The following was the response:

200 OK
Content {"id": 100114}

Having the schema ID, all that is left to do is to serialize the message and prefix the magic byte (0) and schema ID (100114).

So the message:

{
   "timestamp": 1705145844562,
   "user_id": "User_50",
   "first_name": "Carmelita",
   "last_name": "Wood",
   "gender": "Female",
   "random": 3122
}

Gets serialized as:

\x00\x00\x01\x87\x12\xa4\x8d\xe6\xa9\xa0c\x0eUser_50\x12Carmelita\x08Wood\x0cFemale\xe40

The next time that same producer client instance needs to serialize another message it will not submit a new POST request to the Schema Registry as both the schema and schema ID  were cached by the client. A new HTTP request would only happen if the producer client instance is restarted, or if it is serializing a message to another topic and/or subject, or if the schema changes.

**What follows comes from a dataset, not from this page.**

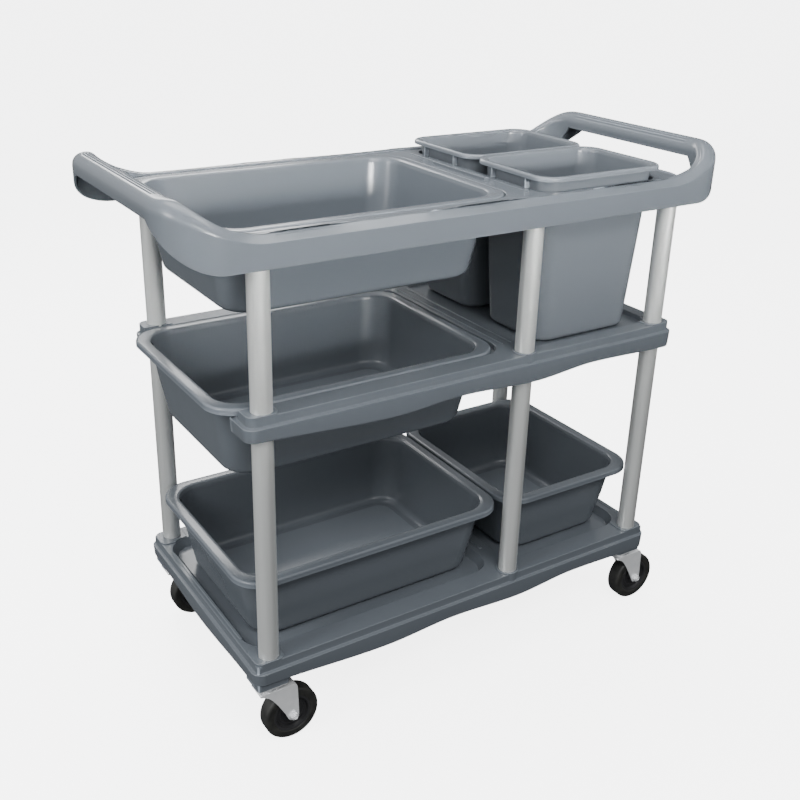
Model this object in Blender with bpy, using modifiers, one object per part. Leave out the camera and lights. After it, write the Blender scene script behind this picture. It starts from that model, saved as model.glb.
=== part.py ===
"""Three-tier food service trolley: three moulded shelves on twelve aluminium
tubes, four lift-out tubs, two tall bins and four swivel casters.

Metres, +Z up.  The origin is on the floor, midway between the end posts and
midway between the front (-Y) and rear (+Y) posts.
"""
import math

import bmesh
import bpy
from mathutils import Matrix

# ---------------------------------------------------------------- driving sizes
END_POST_X = 0.450          # end posts, each side of the middle
MIDDLE_POST_X = 0.107       # the middle posts stand between tub and bins
POST_Y = 0.240
TUBE_RADIUS = 0.019
TUBE_WALL = 0.0018
SOCKET_RADIUS = 0.0194      # bore that a tube pushes into
SOCKET_BOSS_RADIUS = 0.0245
SOCKET_DEPTH = 0.012
GAP = 0.0003                # between touching pieces

SHELF_HALF_X = 0.490        # outside of a shelf's lip
SHELF_HALF_Y = 0.268
SHELF_CORNER = 0.022
SHELF_DECK = 0.008          # deck thickness
SKIRT_WALL = 0.005
LIP_DROP = 0.018            # from a shelf's top edge down to its lip
TOP_EDGE_INSET = 0.007
SKIRT_DEPTH = 0.053         # from a shelf's top edge down to the skirt's edge
SKIRT_WAVES = ((-0.486, 0.010), (-0.20, -0.004), (-0.05, 0.004), (0.12, -0.004),
               (0.27, 0.0065), (0.47, 0.001))    # x and rise of the skirt's lower edge
END_SAG = 0.003             # the skirt hangs lowest at the middle of each end
BLOCK_RISE = 0.0065         # raised blocks round the posts

MIDDLE_BOSS_DROP = 0.034    # from the middle shelf's top edge to its lower sockets
LARGE_RECESS = (-0.462, 0.078)   # x ranges of the recesses that hold tubs and bins
MEDIUM_RECESS = (0.136, 0.446)
BIN_RECESS = (0.128, 0.450)
RECESS_HALF_Y = 0.206
RECESS_FLARE = 0.030        # spread of the recess walls over twice that height
OPEN_END_HALF_Y = 0.200     # the middle shelf is open at its left end
PAN_WALL = 0.004

BOTTOM_TOP = 0.205          # top edge of the bottom shelf
MIDDLE_TOP = 0.7005         # top edge of the middle shelf
TOP_BAND_LOW = 0.951        # lower edge of the top shelf's skirt
TOP_CREASE = 0.994          # crease where the top shelf's side turns inward
TOP_LEVEL = 1.003           # top of the top shelf's side rails
TOP_DECK = 1.000
TOP_BOSS_LOW = 0.955        # lower end of the sockets under the top shelf

HANDLE_HALF_X = 0.602       # outside of the handles
HANDLE_CORNER = 0.095
HANDLE_LOW = 1.027          # lower edge of a handle bar
HANDLE_CREASE = 1.045
HANDLE_TOP = 1.061
HANDLE_WIDTH = 0.050
RAIL_WIDTH = 0.034
CROWN_INSET = 0.016         # where the band's chamfer meets its crown
BAND_WALL = 0.005
RISE_START_X = 0.440        # where the rails start to sweep up to the handles
RISE_LENGTH = 0.190
DECK_SPAN = (-0.520, 0.503)  # ends of the top shelf's deck, inside the handles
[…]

One important thing to notice is that the serializer object had the configuration use.latest.version set as False. If we had instead set it to True (auto.register.schemas would need to be set to False) then it would submit a GET instead of a POST to fetch the latest schema available for the subject demo_users-value. By doing so, rather of deriving a schema for the string schema (schema_str) passed when creating the serializer object (avro_serializer), it would use the latest version of the schema in the subject, for example:

GET http://localhost:8081/subjects/demo_users-value/versions/latest

Yielding the response:

200 OK
Content {
   "subject": "demo_users-value",
   "version": 1,
   "id": 100114,
   "schema": "{\"type\": \"record\", \"name\": \"demo\", \"namespace\": \"pydatagen\", \"fields\" :[{\"name\": \"timestamp\", \"type\": {\"type\": \"long\", \"logicalType\": \"timestamp-millis\"}}, {\"name\": \"user_id\", \"type\": \"string\"}, {\"name\": \"first_name\", \"type\": \"string\"}, {\"name\": \"last_name\", \"type\": \"string\"}, {\"name\": \"gender\", \"type\": \"string\"}, {\"name\": \"random\", \"type\":\"int\"}]}"
}

The schema and schema ID would also be equally cached by the producer client instance.